Engineering Narrative: What Storytelling Board Games Offer TTRPGs
The rise of dedicated storytelling board games challenges traditional TTRPG design. We dissect how these titles craft compelling narratives and what they teach Game Masters about emergent play.

The recent proliferation of dedicated Storytelling Board Games, championed by innovative designers across the broader tabletop industry, presents a fascinating opportunity for introspection within the TTRPG space. Board Game Quest's recent 'Top 10 Storytelling Board Games' article isn't just a list; it's a mirror reflecting how narrative, the very bedrock of our hobby, is being engineered and experienced in novel ways beyond the traditional GM-player dynamic.

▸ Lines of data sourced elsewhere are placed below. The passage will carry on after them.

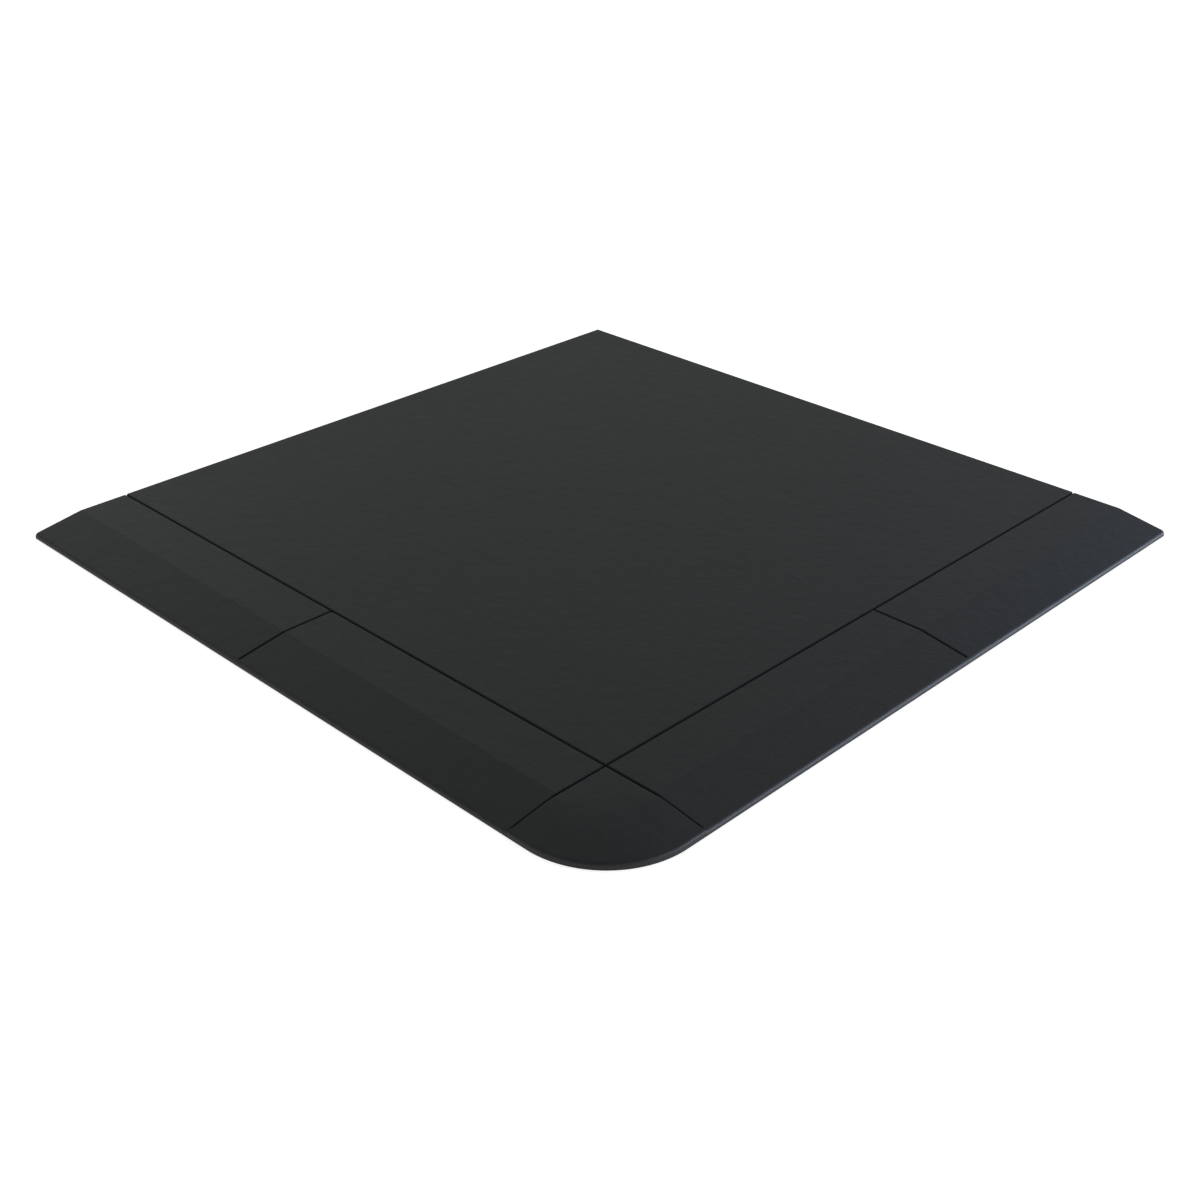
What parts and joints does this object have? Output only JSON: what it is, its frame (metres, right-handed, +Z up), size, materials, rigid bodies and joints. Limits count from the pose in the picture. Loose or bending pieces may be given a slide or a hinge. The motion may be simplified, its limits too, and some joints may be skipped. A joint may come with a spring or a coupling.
{
  "type": "anti fatigue mat",
  "caption": "Modular anti-fatigue standing mat: laminated square tile with sloped ramp strips on two sides and a rounded corner ramp, joined from below by bow-tie keys.",
  "frame": {"origin": "middle of the mat's bounding box, on the floor plane under the mat", "axes": "+Z up; the front is -Y and the right side is +X; ramps run along the front and the right side, and the rounded corner ramp is where they meet"},
  "size_m": [1.152, 1.152, 0.0185],
  "materials": {
    "wear_rubber": "matte",
    "ramp_rubber": "matte",
    "core_foam": "matte",
    "grip_rubber": "matte",
    "key_plastic": "matte"
  },
  "bodies": {
    "tile": {"tile_wear_layer": "wear_rubber", "tile_foam_core": "core_foam", "tile_grip_base": "grip_rubber", "front_tile_key_1": "key_plastic", "front_tile_key_2": "key_plastic", "front_tile_key_3": "key_plastic", "front_tile_key_4": "key_plastic", "side_tile_key_1": "key_plastic", "side_tile_key_2": "key_plastic", "side_tile_key_3": "key_plastic", "side_tile_key_4": "key_plastic", "front_ramp_key": "key_plastic", "side_ramp_key": "key_plastic", "front_corner_key": "key_plastic", "side_corner_key": "key_plastic"},
    "front_left_ramp": {"front_ramp_left": "ramp_rubber"},
    "front_right_ramp": {"front_ramp_right": "ramp_rubber"},
    "side_front_ramp": {"side_ramp_front": "ramp_rubber"},
    "side_rear_ramp": {"side_ramp_rear": "ramp_rubber"},
    "corner": {"corner_ramp": "ramp_rubber"}
  },
  "joints": [
    {"name": "front_ramp_left_lift", "type": "slide", "parent": "tile", "child": "front_left_ramp", "axis": [0, 0, 1], "range_m": [0, 0.03]},
    {"name": "front_ramp_right_lift", "type": "slide", "parent": "tile", "child": "front_right_ramp", "axis": [0, 0, 1], "range_m": [0, 0.03]},
    {"name": "side_ramp_front_lift", "type": "slide", "parent": "tile", "child": "side_front_ramp", "axis": [0, 0, 1], "range_m": [0, 0.03]},
    {"name": "side_ramp_rear_lift", "type": "slide", "parent": "tile", "child": "side_rear_ramp", "axis": [0, 0, 1], "range_m": [0, 0.03]},
    {"name": "corner_ramp_lift", "type": "slide", "parent": "tile", "child": "corner", "axis": [0, 0, 1], "range_m": [0, 0.03]}
  ]
}
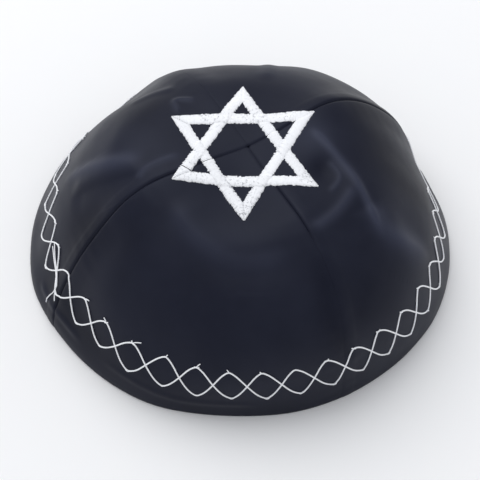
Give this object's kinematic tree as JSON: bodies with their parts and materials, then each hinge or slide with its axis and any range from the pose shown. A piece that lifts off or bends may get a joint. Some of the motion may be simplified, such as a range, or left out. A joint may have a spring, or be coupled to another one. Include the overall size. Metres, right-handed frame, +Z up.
{
  "type": "kippah skullcap",
  "caption": "Soft domed skullcap (kippah) of dark satin gores sewn together, with a raised embroidered star on the crown and an open hollow for the head.",
  "frame": {"origin": "centre of the cap's bounding box on the plane that its hem rests on", "axes": "+Z up through the crown, -Y towards the front of the cap as the picture shows it, +X to the viewer's right"},
  "size_m": [0.1729, 0.1651, 0.0714],
  "materials": {
    "navy_satin": "satin weave, soft sheen",
    "silver_white_thread": "machine satin stitch, slight lustre"
  },
  "bodies": {
    "root": {"gore_back": "navy_satin", "gore_left": "navy_satin", "gore_front": "navy_satin", "gore_right": "navy_satin", "star_embroidery": "silver_white_thread"}
  },
  "joints": []
}
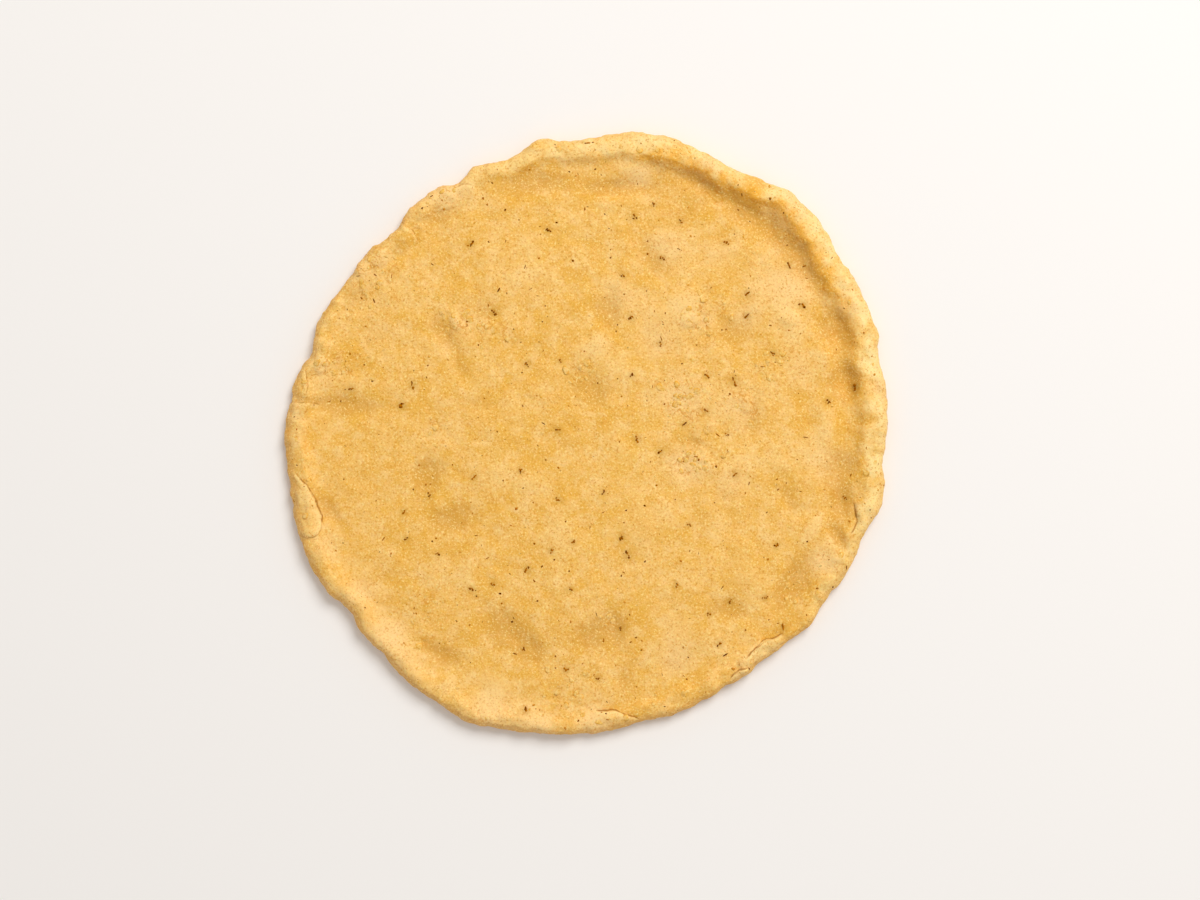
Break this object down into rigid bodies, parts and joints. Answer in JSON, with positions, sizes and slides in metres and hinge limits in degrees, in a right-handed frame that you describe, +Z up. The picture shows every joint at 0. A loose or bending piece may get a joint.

At the Crit Sheet, we're keenly interested in the 'how' – the crunch that underpins the fluff. So, how do these board games, often without a designated Game Master, manage to weave compelling tales? Many of these titles employ sophisticated card-driven systems, where prompts and consequences are drawn from a meticulously curated deck, simulating the GM's improvisational responses with uncanny precision. Others leverage branching narrative books, not unlike an old-school solo adventure, where player decisions directly dictate the next textual passage and subsequent game state. The elegance lies in their capacity to create meaningful choices and consequences without a human arbiter. Legacy mechanics, in particular, manifest persistent world changes, permanently altering components and rulesets based on player actions. This isn't just flavor; it's a mechanical representation of narrative progression, a physical manifestation of evolving lore that even the most seasoned GM can struggle to achieve with pure improvisation. The best of these systems offer genuine player agency, where the narrative isn't a fixed track but a landscape shaped by collective decisions and the probabilistic outcomes of dice and cards. It's a masterclass in designing for emergent storytelling, where the sum of simple interactions creates a complex, memorable saga.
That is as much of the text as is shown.